Starting at the line with "bolts, plates, glides = [], [], []" and stopping at the line with "before = set(bpy.data.objects)", repeat each line exactly. Include both and omit the rest.

* BEGIN RECORDED INFORMATION *

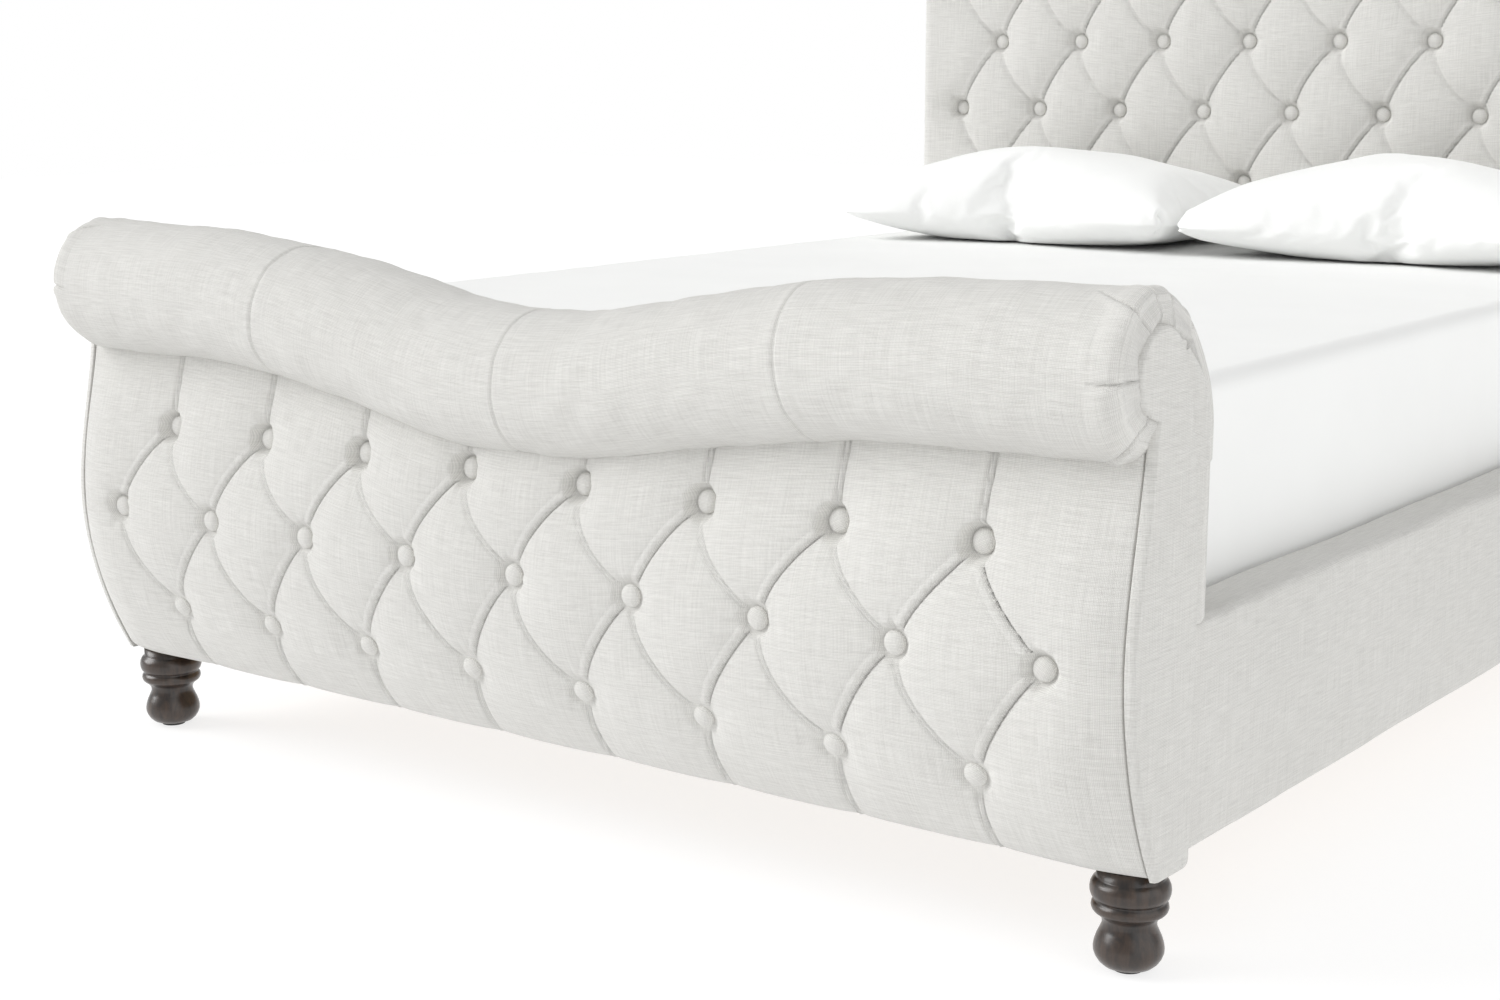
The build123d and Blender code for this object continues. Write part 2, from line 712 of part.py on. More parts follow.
def make_bedding():
    """Mattress, fitted sheet and two pillows."""
    def pad(extra, z0, z1):
        solid = block(-mattress_width / 2 - extra, mattress_width / 2 + extra,
                      -mattress_length / 2 - extra, mattress_length / 2 + extra, z0, z1)
        solid = fillet(solid.edges().filter_by(Axis.Z), mattress_corner + extra)
        return fillet(solid.faces().sort_by(Axis.Z)[-1].edges(), mattress_edge + extra)

    top = slat_top + mattress_thickness
    mattress = pad(0, slat_top, top)
    save("mattress", mattress)
    save("fitted_sheet", pad(sheet_thickness, slat_top + sheet_lift, top + sheet_thickness)
         - mattress)

    rest = top + sheet_thickness + pillow_rest_gap
    y = well_face - 2 * fit_gap - pillow_depth / 2
    for end, hand in (("left", -1), ("right", 1)):
        pillow = Box(pillow_width, pillow_depth, pillow_height)
        pillow = fillet(pillow.edges().filter_by(Axis.Z), pillow_corner)
        pillow = fillet(pillow.faces().sort_by(Axis.Z)[-1].edges(), pillow_edge)
        pillow = fillet(pillow.faces().sort_by(Axis.Z)[0].edges(), pillow_edge)
        save(f"pillow_{end}", Pos(hand * (pillow_width + pillow_gap) / 2, y,
                                  rest + pillow_height / 2) * pillow)


# ---------------------------------------------------------------- build

make_end_board("footboard", FOOT, footboard_roll_height, foot_board_line, foot_seam_line,
               foot_rows, True, foot_sticks)
make_end_board("headboard", HEAD, headboard_roll_height, head_board_line, head_seam_line,
               head_rows, False, head_sticks)

bolts, plates, glides = [], [], []
for side, end in ((FOOT, "front"), (HEAD, "rear")):
    for hand, way in ((-1, "left"), (1, "right")):
        place = foot_place(side, hand)
        save(f"foot_{end}_{way}", place * turned_foot())
        bolts.append(place * foot_bolt())
        plates.append(place * (foot_plate() - foot_bolt()))
        glides.append(place * Pos(0, 0, glide_height / 2) * Cylinder(
            glide_diameter / 2, glide_height))
save("foot_bolts", bolts)
save("foot_plates", plates)
save("foot_glides", glides)

make_rails()
make_base()
make_bedding()
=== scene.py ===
from math import atan, cos, pi, radians, sin, sqrt

import bmesh
import bpy
import numpy as np
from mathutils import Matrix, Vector


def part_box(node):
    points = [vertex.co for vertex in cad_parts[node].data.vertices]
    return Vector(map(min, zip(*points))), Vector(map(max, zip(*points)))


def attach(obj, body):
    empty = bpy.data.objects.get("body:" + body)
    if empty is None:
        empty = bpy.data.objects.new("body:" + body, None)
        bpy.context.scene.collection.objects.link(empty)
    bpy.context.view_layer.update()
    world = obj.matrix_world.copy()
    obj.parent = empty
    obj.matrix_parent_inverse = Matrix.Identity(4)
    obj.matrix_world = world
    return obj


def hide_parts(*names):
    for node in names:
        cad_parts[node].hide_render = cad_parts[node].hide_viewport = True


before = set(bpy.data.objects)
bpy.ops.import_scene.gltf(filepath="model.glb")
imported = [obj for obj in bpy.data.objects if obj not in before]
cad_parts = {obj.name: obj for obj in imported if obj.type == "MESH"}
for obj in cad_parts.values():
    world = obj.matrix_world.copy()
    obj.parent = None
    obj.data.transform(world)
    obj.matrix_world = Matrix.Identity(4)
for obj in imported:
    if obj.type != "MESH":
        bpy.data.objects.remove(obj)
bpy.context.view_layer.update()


# ---------------------------------------------------------------- camera, floor and light
# A plain pale studio. The bed is seen from its front right corner at about seat height.
# Broad soft light comes from the left and the right, and the white room fills the rest.

camera_place = (1.9447, -3.3508, 1.0075)
camera_tilt = radians(79.08)
camera_turn = radians(36.74)
camera_lens = 55.97
camera_sensor = 36.0
floor_half = 14.0
floor_grey = (0.28, 0.28, 0.28, 1)
floor_glow = 0.78
room_light = 0.50


def put(name, data):
    """A new object in the scene."""
    thing = bpy.data.objects.new(name, data)
    bpy.context.scene.collection.objects.link(thing)
    return thing


def feed(node, inputs):
    """Give a node its inputs: plain values, outputs of other nodes, or nodes, for their first output."""
    for name, value in inputs.items():
        if isinstance(value, bpy.types.Node):
            value = next(out for out in value.outputs if out.enabled)
        if isinstance(value, bpy.types.NodeSocket):
            node.id_data.links.new(value, node.inputs[name])
        else:
            node.inputs[name].default_value = value


def adder(tree):
    """A short way to add nodes to a tree."""
    def add(kind, inputs=None, **settings):
        node = tree.nodes.new(kind)
        for key, value in settings.items():
            setattr(node, key, value)
        feed(node, inputs or {})
        return node
    return add


camera = put("camera", bpy.data.cameras.new("camera"))
camera.location = camera_place
camera.rotation_euler = (camera_tilt, 0, camera_turn)
camera.data.lens = camera_lens
camera.data.sensor_width = camera_sensor
bpy.context.scene.camera = camera
bpy.context.scene.view_settings.view_transform = "Standard"

floor_mesh = bpy.data.meshes.new("studio_floor")
floor_corners = ((-1, -1), (1, -1), (1, 1), (-1, 1))
floor_mesh.from_pydata([(x * floor_half, y * floor_half, 0) for x, y in floor_corners], [], [(0, 1, 2, 3)])
floor = put("studio_floor", floor_mesh)
floor_paint = bpy.data.materials.new("studio_floor")
floor_paint.use_nodes = True
feed(floor_paint.node_tree.nodes["Principled BSDF"],
     {"Base Color": floor_grey, "Roughness": 0.9, "Emission Color": (1, 1, 1, 1),
      "Emission Strength": floor_glow})
floor_mesh.materials.append(floor_paint)

room = bpy.data.worlds.new("studio")
room.use_nodes = True
add = adder(room.node_tree)
seen = add("ShaderNodeLightPath").outputs["Is Camera Ray"]
brighter = add("ShaderNodeMapRange", {"Value": seen, "To Min": room_light, "To Max": 1})
feed(room.node_tree.nodes["Background"], {"Color": (1, 1, 1, 1), "Strength": brighter})
bpy.context.scene.world = room


def far_light(name, place, strength, spread):
    """A very broad soft light so far off that it is even over the whole bed."""
    lamp = bpy.data.lights.new(name, "SUN")
    lamp.energy = strength
    lamp.angle = radians(spread)
    bank = put(name, lamp)
    bank.location = place
    bank.rotation_euler = Vector(place).to_track_quat("Z", "Y").to_euler()


far_light("key_bank", (-4.6, -2.9, 3.2), 2.12, 38)
far_light("fill_bank", (4.8, -0.6, 1.6), 1.08, 80)


# ---------------------------------------------------------------- timber inside the bed
# Plywood end frames, ribs and curved boards, sawn softwood posts, cross rails, beam and
# ledgers. They are glued and screwed, and all but the base is covered by the upholstery.

plywood_tones = (0.42, 0.27, 0.14), (0.62, 0.45, 0.27)
pine_tones = (0.45, 0.27, 0.12), (0.66, 0.47, 0.27)
birch_tones = (0.56, 0.40, 0.23), (0.72, 0.56, 0.37)
grain_stretch = 14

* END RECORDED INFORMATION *

- [FULL ANSWER]:
bolts, plates, glides = [], [], []
for side, end in ((FOOT, "front"), (HEAD, "rear")):
    for hand, way in ((-1, "left"), (1, "right")):
        place = foot_place(side, hand)
        save(f"foot_{end}_{way}", place * turned_foot())
        bolts.append(place * foot_bolt())
        plates.append(place * (foot_plate() - foot_bolt()))
        glides.append(place * Pos(0, 0, glide_height / 2) * Cylinder(
            glide_diameter / 2, glide_height))
save("foot_bolts", bolts)
save("foot_plates", plates)
save("foot_glides", glides)

make_rails()
make_base()
make_bedding()
=== scene.py ===
from math import atan, cos, pi, radians, sin, sqrt

import bmesh
import bpy
import numpy as np
from mathutils import Matrix, Vector


def part_box(node):
    points = [vertex.co for vertex in cad_parts[node].data.vertices]
    return Vector(map(min, zip(*points))), Vector(map(max, zip(*points)))


def attach(obj, body):
    empty = bpy.data.objects.get("body:" + body)
    if empty is None:
        empty = bpy.data.objects.new("body:" + body, None)
        bpy.context.scene.collection.objects.link(empty)
    bpy.context.view_layer.update()
    world = obj.matrix_world.copy()
    obj.parent = empty
    obj.matrix_parent_inverse = Matrix.Identity(4)
    obj.matrix_world = world
    return obj


def hide_parts(*names):
    for node in names:
        cad_parts[node].hide_render = cad_parts[node].hide_viewport = True


before = set(bpy.data.objects)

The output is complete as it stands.